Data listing
---------------
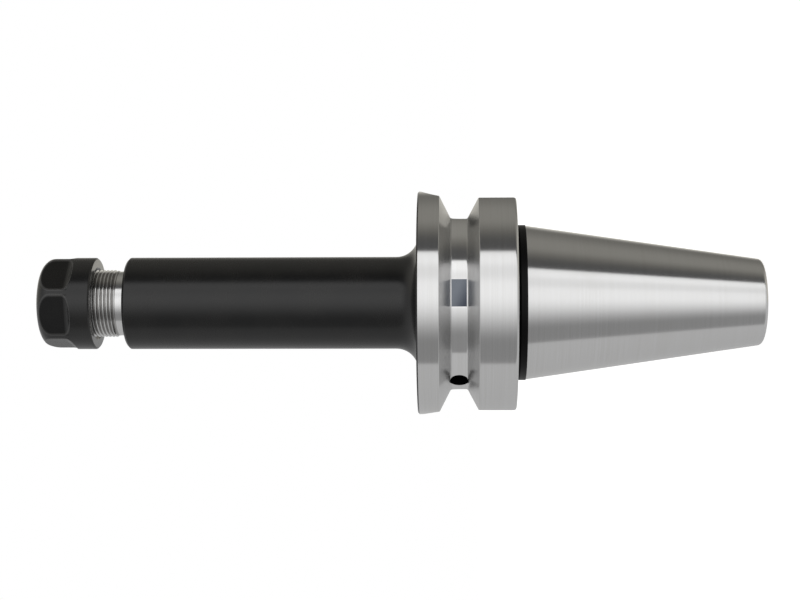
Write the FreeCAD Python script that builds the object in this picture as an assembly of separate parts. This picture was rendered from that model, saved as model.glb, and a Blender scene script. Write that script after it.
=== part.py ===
# Collet chuck holder: a steep-taper spindle holder that grips small cutters.
#
# Three real pieces: the holder body, turned from one bar, the clamping nut, and
# the slit spring collet that the nut presses into the body's nose.
# Frame: millimetres, +Z along the spindle axis towards the nut, origin at the
# centre of the taper's small end. The drive slots are at +X and -X.

import FreeCAD
import Part

import math
import os

from FreeCAD import Vector

# ---- Steep taper, 7 in 24 on the diameter ----
TAPER_ON_DIAMETER = 7.0 / 24.0
GAUGE_DIAMETER = 31.75
TAPER_LENGTH = 48.4
SMALL_END_ROUNDING = 1.0

# ---- Unground land and relief between the taper and the flange ----
RELIEF_WIDTH = 2.0
LAND_WIDTH = 1.3
LAND_STEP = 0.125
RELIEF_STEP = 0.4

# ---- Flange with its gripper groove ----
FLANGE_DIAMETER = 46.0
FLANGE_THICKNESS = 20.0
FLANGE_FRONT_CHAMFER = 0.3
FLANGE_REAR_ROUNDING = 0.7
GROOVE_CENTRE = 11.6
GROOVE_MOUTH = 8.0
GROOVE_DEPTH = 4.0
GROOVE_ANGLE = 60.0
GROOVE_ROOT_ROUNDING = 0.5

# ---- Two drive slots, cut by an end mill from the taper side ----
SLOT_WIDTH = 16.1
SLOT_FLOOR_RISE = 0.425
SLOT_END_CENTRE = 11.4
SLOT_AZIMUTHS = (0.0, 180.0)

# ---- Drilled balance hole and milled marking flat, both on the groove floor ----
BALANCE_HOLE_DIAMETER = 3.8
BALANCE_HOLE_DEPTH = 6.0
BALANCE_HOLE_AZIMUTH = -143.0
MARKING_FLAT_WIDTH = 3.0
MARKING_FLAT_LENGTH = 5.4
MARKING_FLAT_AZIMUTH = -82.0

# ---- Slim extension and its nose ----
BODY_DIAMETER = 19.0
BODY_LENGTH = 60.1
BODY_FILLET = 4.5
SHOULDER_CHAMFER = 0.5
# The M14 x 0.75 thread is left as a plain cylinder inside a plain bore.
THREAD_DIAMETER = 14.0
THREAD_CHAMFER = 0.5
NECK_STEP = 0.35
NECK_LENGTH = 2.1
NOSE_LENGTH = 12.5

# ---- Bores through the body ----
DRAWBAR_TAP_DIAMETER = 10.2
DRAWBAR_TAP_DEPTH = 24.0
DRAWBAR_PILOT_DIAMETER = 12.5
DRAWBAR_PILOT_DEPTH = 7.0
DRAWBAR_CHAMFER = 0.4
COOLANT_DIAMETER = 5.0
SHANK_BORE_DIAMETER = 7.4
SHANK_BORE_DEPTH = 45.0
DRILL_POINT_ANGLE = 118.0

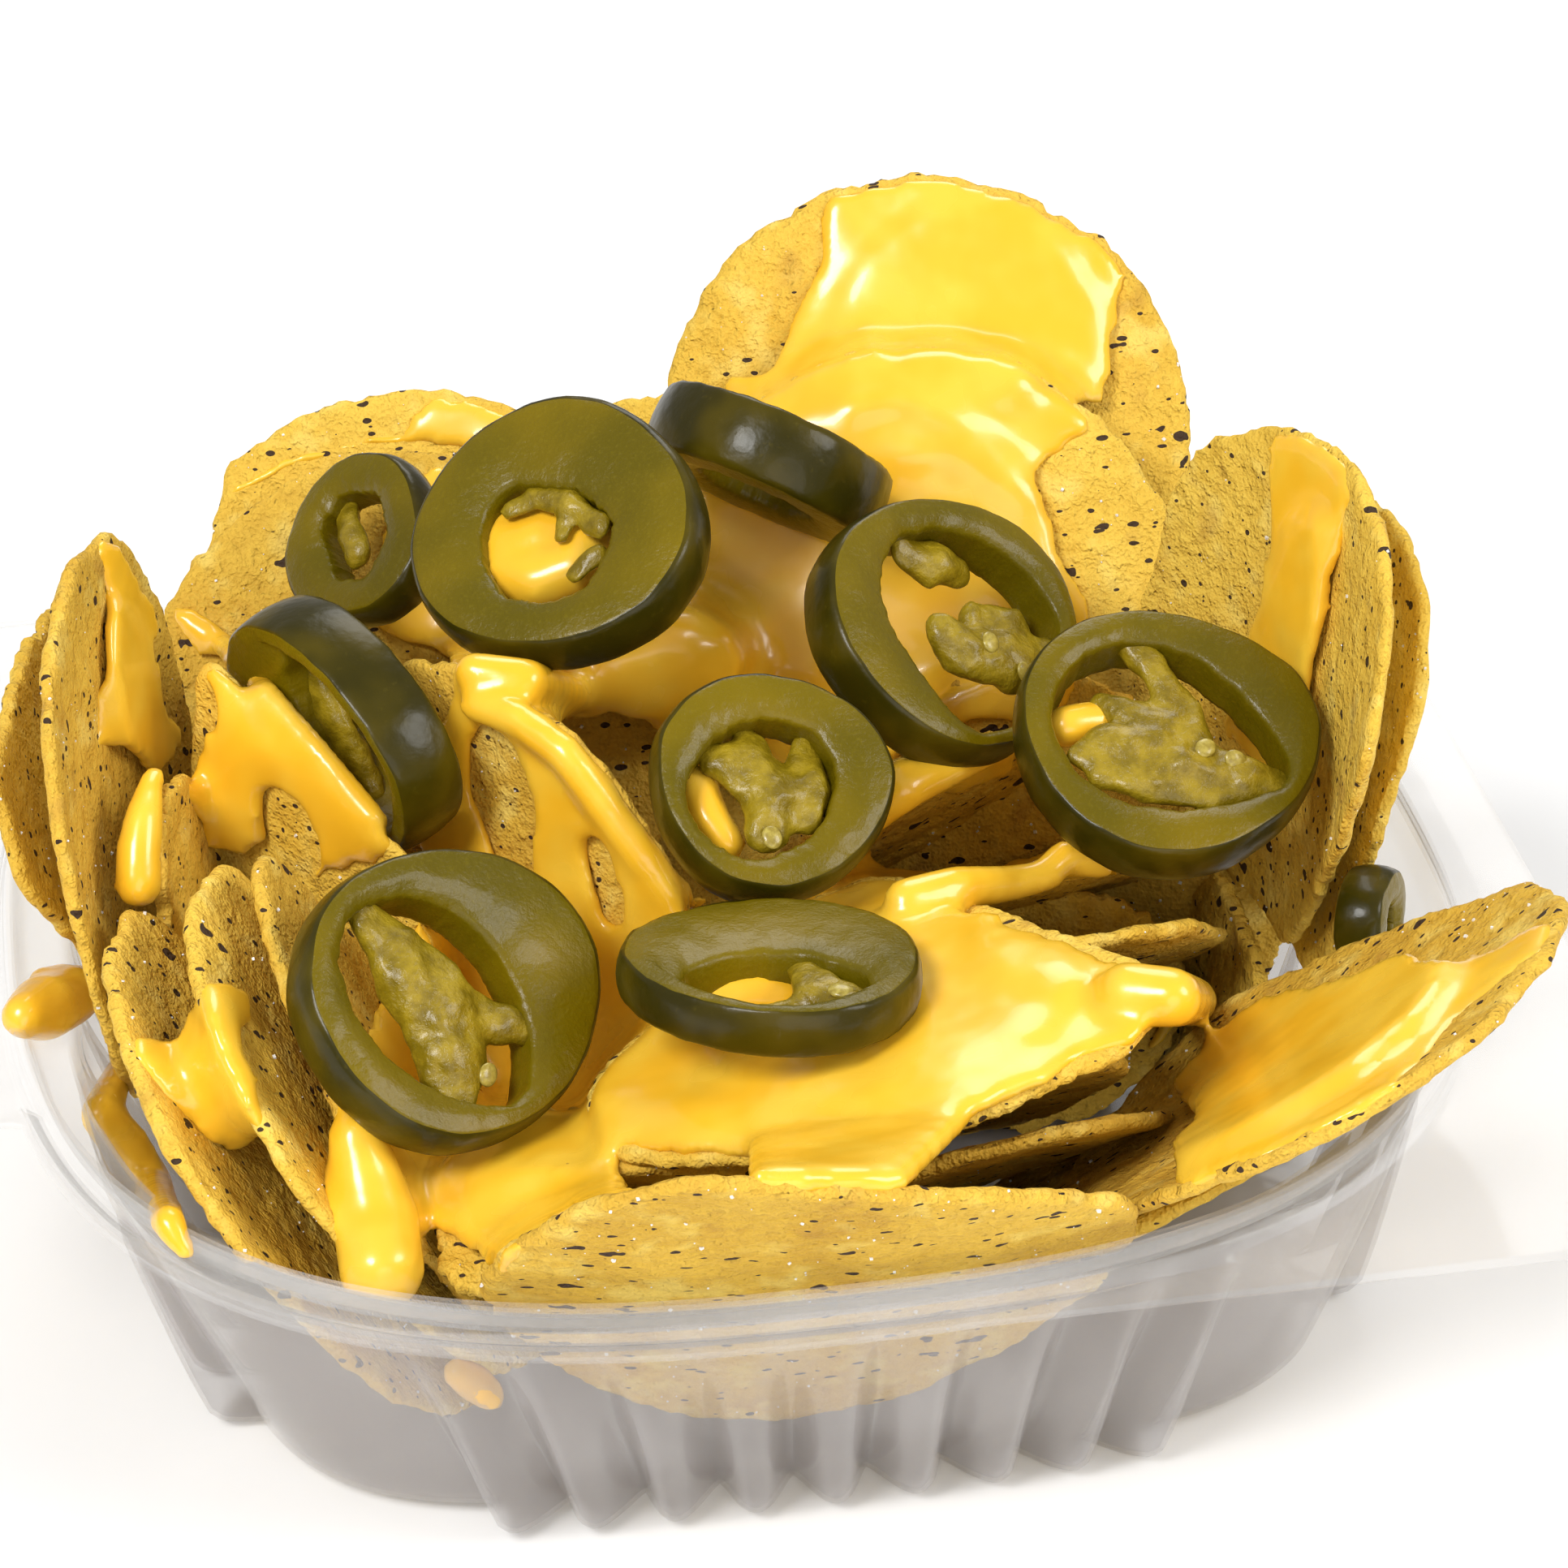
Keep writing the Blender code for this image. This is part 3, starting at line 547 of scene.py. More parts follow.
---------------
### OBJECTIVE
Your task is to gather all lines from the entries above that hold the word "This".

### TASK OUTPUT
Write the FreeCAD Python script that builds the object in this picture as an assembly of separate parts. This picture was rendered from that model, saved as model.glb, and a Blender scene script. Write that script after it.
Keep writing the Blender code for this image. This is part 3, starting at line 547 of scene.py. More parts follow.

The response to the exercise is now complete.